:: EXERCISE OBJECTIVE ::
All material below is to be reproduced exactly.

:: SUPPLIED DATA ::
* * * * * * *
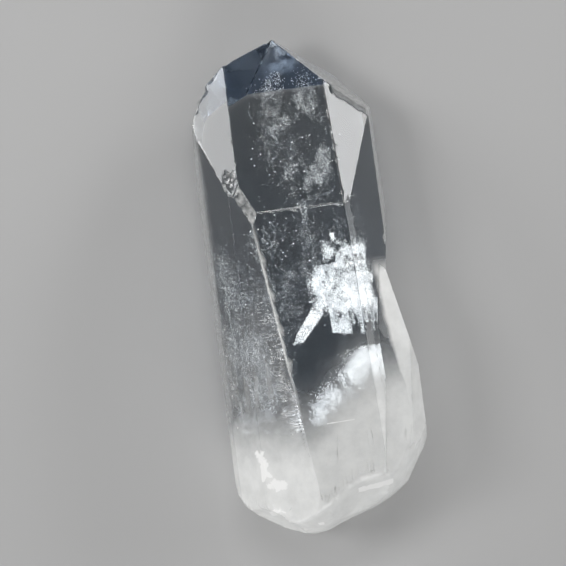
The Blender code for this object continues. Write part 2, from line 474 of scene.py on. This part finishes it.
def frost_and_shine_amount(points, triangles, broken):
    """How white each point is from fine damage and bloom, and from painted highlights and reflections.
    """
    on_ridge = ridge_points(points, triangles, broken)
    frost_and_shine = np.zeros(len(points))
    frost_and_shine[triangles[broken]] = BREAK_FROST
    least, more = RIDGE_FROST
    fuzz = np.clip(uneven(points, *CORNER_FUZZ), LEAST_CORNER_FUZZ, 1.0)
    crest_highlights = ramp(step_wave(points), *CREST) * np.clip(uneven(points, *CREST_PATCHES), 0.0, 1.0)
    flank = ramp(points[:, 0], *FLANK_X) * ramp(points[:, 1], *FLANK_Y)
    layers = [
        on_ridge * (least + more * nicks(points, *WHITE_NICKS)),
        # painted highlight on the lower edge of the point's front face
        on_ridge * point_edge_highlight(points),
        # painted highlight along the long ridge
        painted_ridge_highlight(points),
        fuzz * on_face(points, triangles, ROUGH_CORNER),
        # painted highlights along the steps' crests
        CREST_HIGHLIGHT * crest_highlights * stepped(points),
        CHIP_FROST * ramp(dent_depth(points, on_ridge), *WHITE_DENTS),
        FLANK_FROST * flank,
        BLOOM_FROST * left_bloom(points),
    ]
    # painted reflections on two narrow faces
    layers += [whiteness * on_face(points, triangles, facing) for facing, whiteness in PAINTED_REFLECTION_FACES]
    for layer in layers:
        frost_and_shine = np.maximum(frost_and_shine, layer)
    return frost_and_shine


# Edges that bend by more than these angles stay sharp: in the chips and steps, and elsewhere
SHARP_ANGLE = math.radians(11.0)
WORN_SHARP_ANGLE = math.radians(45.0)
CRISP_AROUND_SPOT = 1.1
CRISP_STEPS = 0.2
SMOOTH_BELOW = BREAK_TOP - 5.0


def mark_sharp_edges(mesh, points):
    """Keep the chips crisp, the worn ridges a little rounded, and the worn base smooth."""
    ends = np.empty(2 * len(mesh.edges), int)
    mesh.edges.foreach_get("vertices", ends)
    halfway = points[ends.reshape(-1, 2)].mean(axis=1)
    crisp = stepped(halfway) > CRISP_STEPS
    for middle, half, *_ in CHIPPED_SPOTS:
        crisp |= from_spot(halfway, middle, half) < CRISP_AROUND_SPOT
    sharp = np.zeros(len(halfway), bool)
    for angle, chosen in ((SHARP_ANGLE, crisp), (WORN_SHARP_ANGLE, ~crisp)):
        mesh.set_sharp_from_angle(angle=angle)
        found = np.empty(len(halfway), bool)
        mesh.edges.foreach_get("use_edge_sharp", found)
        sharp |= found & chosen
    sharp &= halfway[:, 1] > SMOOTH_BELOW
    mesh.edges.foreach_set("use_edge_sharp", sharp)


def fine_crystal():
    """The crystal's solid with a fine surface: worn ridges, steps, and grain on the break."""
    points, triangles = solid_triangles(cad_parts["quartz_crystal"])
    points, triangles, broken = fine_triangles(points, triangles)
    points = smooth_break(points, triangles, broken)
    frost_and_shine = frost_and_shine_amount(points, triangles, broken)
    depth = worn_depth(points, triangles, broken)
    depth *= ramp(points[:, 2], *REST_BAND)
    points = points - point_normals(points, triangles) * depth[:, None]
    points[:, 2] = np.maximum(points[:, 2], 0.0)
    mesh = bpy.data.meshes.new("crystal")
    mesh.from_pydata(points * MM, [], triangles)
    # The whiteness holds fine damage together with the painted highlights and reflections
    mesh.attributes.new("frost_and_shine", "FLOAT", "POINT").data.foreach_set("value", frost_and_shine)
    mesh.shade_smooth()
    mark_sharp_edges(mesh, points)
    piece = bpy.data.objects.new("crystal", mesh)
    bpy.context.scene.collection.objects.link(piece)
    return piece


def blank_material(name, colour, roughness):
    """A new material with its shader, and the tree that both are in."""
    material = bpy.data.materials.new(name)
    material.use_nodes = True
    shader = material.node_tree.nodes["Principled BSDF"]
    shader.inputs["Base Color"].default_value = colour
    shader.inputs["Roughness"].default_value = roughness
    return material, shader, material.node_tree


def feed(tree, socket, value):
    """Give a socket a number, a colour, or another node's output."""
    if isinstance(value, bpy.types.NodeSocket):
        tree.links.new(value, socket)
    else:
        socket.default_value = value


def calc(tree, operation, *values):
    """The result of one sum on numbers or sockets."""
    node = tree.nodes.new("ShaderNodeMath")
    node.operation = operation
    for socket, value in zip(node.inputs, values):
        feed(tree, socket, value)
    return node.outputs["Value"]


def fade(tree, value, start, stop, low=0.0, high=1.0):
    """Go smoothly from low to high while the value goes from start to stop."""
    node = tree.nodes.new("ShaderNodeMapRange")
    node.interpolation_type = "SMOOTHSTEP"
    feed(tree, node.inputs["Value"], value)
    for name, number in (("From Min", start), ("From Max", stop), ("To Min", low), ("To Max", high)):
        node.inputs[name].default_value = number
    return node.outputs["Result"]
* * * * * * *
:: RESPONSE BELOW ::
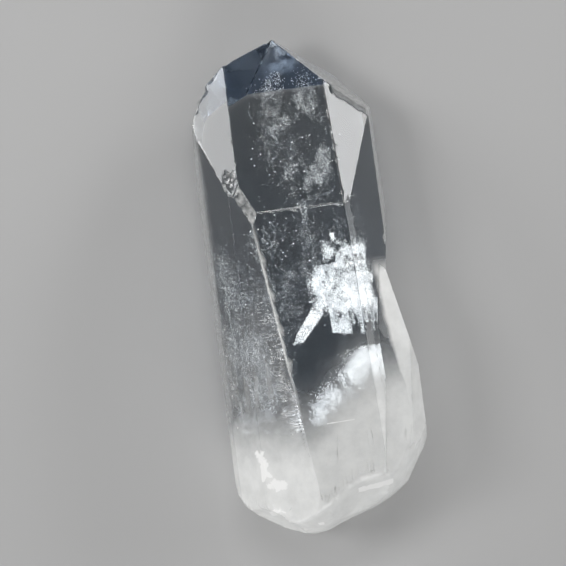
The Blender code for this object continues. Write part 2, from line 474 of scene.py on. This part finishes it.
def frost_and_shine_amount(points, triangles, broken):
    """How white each point is from fine damage and bloom, and from painted highlights and reflections.
    """
    on_ridge = ridge_points(points, triangles, broken)
    frost_and_shine = np.zeros(len(points))
    frost_and_shine[triangles[broken]] = BREAK_FROST
    least, more = RIDGE_FROST
    fuzz = np.clip(uneven(points, *CORNER_FUZZ), LEAST_CORNER_FUZZ, 1.0)
    crest_highlights = ramp(step_wave(points), *CREST) * np.clip(uneven(points, *CREST_PATCHES), 0.0, 1.0)
    flank = ramp(points[:, 0], *FLANK_X) * ramp(points[:, 1], *FLANK_Y)
    layers = [
        on_ridge * (least + more * nicks(points, *WHITE_NICKS)),
        # painted highlight on the lower edge of the point's front face
        on_ridge * point_edge_highlight(points),
        # painted highlight along the long ridge
        painted_ridge_highlight(points),
        fuzz * on_face(points, triangles, ROUGH_CORNER),
        # painted highlights along the steps' crests
        CREST_HIGHLIGHT * crest_highlights * stepped(points),
        CHIP_FROST * ramp(dent_depth(points, on_ridge), *WHITE_DENTS),
        FLANK_FROST * flank,
        BLOOM_FROST * left_bloom(points),
    ]
    # painted reflections on two narrow faces
    layers += [whiteness * on_face(points, triangles, facing) for facing, whiteness in PAINTED_REFLECTION_FACES]
    for layer in layers:
        frost_and_shine = np.maximum(frost_and_shine, layer)
    return frost_and_shine


# Edges that bend by more than these angles stay sharp: in the chips and steps, and elsewhere
SHARP_ANGLE = math.radians(11.0)
WORN_SHARP_ANGLE = math.radians(45.0)
CRISP_AROUND_SPOT = 1.1
CRISP_STEPS = 0.2
SMOOTH_BELOW = BREAK_TOP - 5.0


def mark_sharp_edges(mesh, points):
    """Keep the chips crisp, the worn ridges a little rounded, and the worn base smooth."""
    ends = np.empty(2 * len(mesh.edges), int)
    mesh.edges.foreach_get("vertices", ends)
    halfway = points[ends.reshape(-1, 2)].mean(axis=1)
    crisp = stepped(halfway) > CRISP_STEPS
    for middle, half, *_ in CHIPPED_SPOTS:
        crisp |= from_spot(halfway, middle, half) < CRISP_AROUND_SPOT
    sharp = np.zeros(len(halfway), bool)
    for angle, chosen in ((SHARP_ANGLE, crisp), (WORN_SHARP_ANGLE, ~crisp)):
        mesh.set_sharp_from_angle(angle=angle)
        found = np.empty(len(halfway), bool)
        mesh.edges.foreach_get("use_edge_sharp", found)
        sharp |= found & chosen
    sharp &= halfway[:, 1] > SMOOTH_BELOW
    mesh.edges.foreach_set("use_edge_sharp", sharp)


def fine_crystal():
    """The crystal's solid with a fine surface: worn ridges, steps, and grain on the break."""
    points, triangles = solid_triangles(cad_parts["quartz_crystal"])
    points, triangles, broken = fine_triangles(points, triangles)
    points = smooth_break(points, triangles, broken)
    frost_and_shine = frost_and_shine_amount(points, triangles, broken)
    depth = worn_depth(points, triangles, broken)
    depth *= ramp(points[:, 2], *REST_BAND)
    points = points - point_normals(points, triangles) * depth[:, None]
    points[:, 2] = np.maximum(points[:, 2], 0.0)
    mesh = bpy.data.meshes.new("crystal")
    mesh.from_pydata(points * MM, [], triangles)
    # The whiteness holds fine damage together with the painted highlights and reflections
    mesh.attributes.new("frost_and_shine", "FLOAT", "POINT").data.foreach_set("value", frost_and_shine)
    mesh.shade_smooth()
    mark_sharp_edges(mesh, points)
    piece = bpy.data.objects.new("crystal", mesh)
    bpy.context.scene.collection.objects.link(piece)
    return piece


def blank_material(name, colour, roughness):
    """A new material with its shader, and the tree that both are in."""
    material = bpy.data.materials.new(name)
    material.use_nodes = True
    shader = material.node_tree.nodes["Principled BSDF"]
    shader.inputs["Base Color"].default_value = colour
    shader.inputs["Roughness"].default_value = roughness
    return material, shader, material.node_tree


def feed(tree, socket, value):
    """Give a socket a number, a colour, or another node's output."""
    if isinstance(value, bpy.types.NodeSocket):
        tree.links.new(value, socket)
    else:
        socket.default_value = value


def calc(tree, operation, *values):
    """The result of one sum on numbers or sockets."""
    node = tree.nodes.new("ShaderNodeMath")
    node.operation = operation
    for socket, value in zip(node.inputs, values):
        feed(tree, socket, value)
    return node.outputs["Value"]


def fade(tree, value, start, stop, low=0.0, high=1.0):
    """Go smoothly from low to high while the value goes from start to stop."""
    node = tree.nodes.new("ShaderNodeMapRange")
    node.interpolation_type = "SMOOTHSTEP"
    feed(tree, node.inputs["Value"], value)
    for name, number in (("From Min", start), ("From Max", stop), ("To Min", low), ("To Max", high)):
        node.inputs[name].default_value = number
    return node.outputs["Result"]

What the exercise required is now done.